What are the biggest enablers of China’s ecommerce and O2O boom?
Capital, technology, (huge) consumer base, rising consumption power, and (relatively) cheap labour?
Well, they are all significant. However, there is one crucial enabler for last mile, which is often overlooked: the proliferation of electric bicycles and tricycles.
If you go to any cities in China, no matter how big or small, you see them everywhere, zig zagging across busy streets and quiet back lanes delivering everything last mile from hot meals, parcels to on-demand services.
According to government statistics, more than 50 million electric bikes, and almost 10 million electric tricycles, were produced in China in 2016.
The two wheel version often looks like a lightweight motorbike; and electric tricycle looks almost identical to the diesel tricycle.
But compared to motorbikes, diesel tricycles or even delivery vans, electric delivery vehicles have 5 clear advantages in last mile:
1) they are not expensive to acquire
Electric vehicles are much cheaper than the motorized traditional counterparts.
The price of a new electric tricycle is about CNY 3000 (US$ 450) vs a motorised tricycle that is at least CNY 5000 (US$ 750). Similarly, price of a new electric bicycle is less than CNY 1000 (US$150) vs motorbike which is typically above CNY 3000 (US$450).
2) they are cheap to operate and maintain
According to one estimate, the energy cost of an electric tricycle is 40% of their motorised equivalents. If a delivery tricycle does 5000 kilometers a month, the savings from the electric tricycle will amount to CNY 2000.
This is quite significant especially if you run large operations of hundreds, or even thousands, of vehicles.
Besides, it does not really cost to maintain such vehicles – only the battery, electric motors and perhaps the brake need to be regularly checked and maintained.
3) they can navigate busy city traffic and narrow lanes
4) they can be parked pretty much anywhere
Cities in China are designed with fairly wide pedestrian pavements, many back lanes, and abundant bicycle parking spaces.
Electric bicycles and tricycles are small and can be parked anywhere without actually disrupting anything.
And here the low cost comes handy again – even if it is impounded by the authorities (usually for inappropriate parking), the owner does not lose much.

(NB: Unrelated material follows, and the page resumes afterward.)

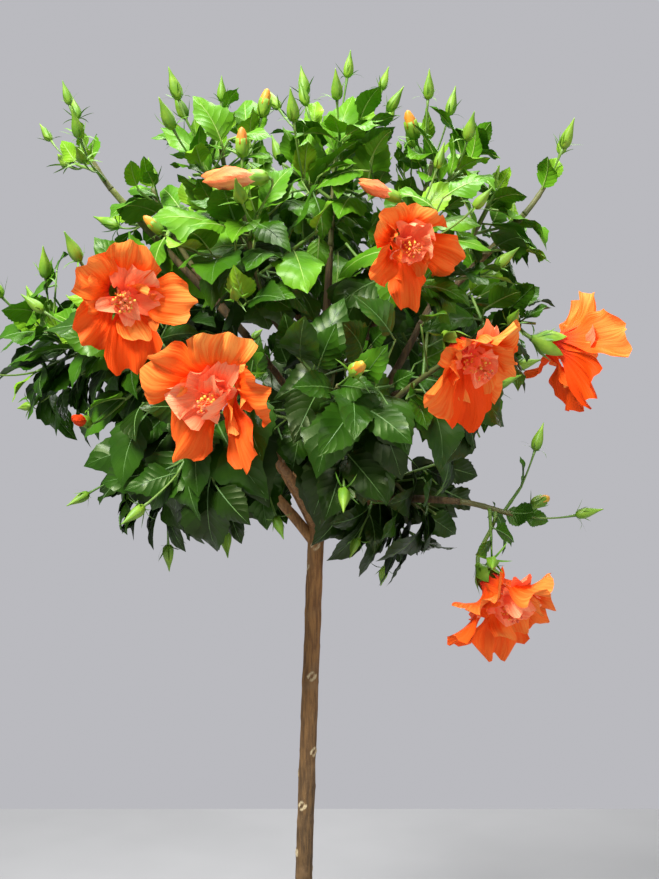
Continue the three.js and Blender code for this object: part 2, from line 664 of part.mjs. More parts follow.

5) they do not require the driver to have training or even a permit to drive
That makes it much easier for migrant workers to operate such vehicles. You have a large pool of potential operatives, and you can find replacements easily should someone decide to leave.
How about electric vans and normal bicycles?
Electric vans and trucks for last mile, however, are a different story. They are as inflexible as fuel vehicles of similar size in terms of traffic and parking; they cost more, with or without subsidies; and their batteries are not good enough – requiring dedicated time and location to charge.
Nonetheless, as companies like Tesla and all the major automakers are pushing the boundaries of battery technology for electric cars, electric delivery vehicles will sooner or later (probably sooner) enjoy a lift as well.
Also, in cities like New York and Singapore, you see delivery (mail) boys zigzagging across roads and lanes on a bicycle, delivering things from hot meals to small parcels.
Very cool, very flexible and very green, but compared to electric bicycles, this is probably not the most cost-effective option.
First, the form factor of bicycles means you can only carry limited load each ride. Also you need a pool of fit delivery boys, and they need to be resilient enough to keep riding.
This works well in dense cities delivering hot meals which are very time sensitive and have only a few hours of peak every day, but not courier, let alone ecommerce parcels.
As we mentioned above, it can be quite normal for a delivery vehicle to do 5000 kilometres a month. In that regard, pedal bicycles are neither fast nor enduring.
Clear regulations (or even opinions) needed
One point to note here is that city authorities (especially in developed countries) are friendlier to bicycles, but many of them do not yet have a clear opinion towards electric bikes.
Should they be encouraged, as a ‘renewable energy’ alternative to motorised vehicles?
Or should they be limited, as they pose nuisance and potential danger to normal pedestrian and motor traffic?
In a State Council (central government’s cabinet) decree on fostering delivery services, the government stated that they would issue a state standard governing the production, usage and management of electric tricycles for delivery.
The decree expects every neighborhood or village to be connected via such delivery services, and a volume of 50 billion delivery orders by 2020.
Many city governments in China have already taken steps in regulating these. In Hangzhou, hometown of Alibaba, electric tricycle licensing started in 2015.
And in capital Beijing, electric tricycles for delivery are now required to have standardised colour and each displaying a unique serial number. The government believes that these will not only make the operators more accountable, but also this city landscape more orderly and prettier.
Currently there are no regulation government electric bicycles. We believe the government is also working on finding the right balance of development and accountability, while making any standard or regulation.
We also believe in the same potential for electric bicycles and tricycles in cities including Manila, Jakarta, Cairo, Tehran and Sao Paulo.
How to realise this potential, however, demands coherent efforts from local demand, supply chain of such vehicles as well as the government’s attitude.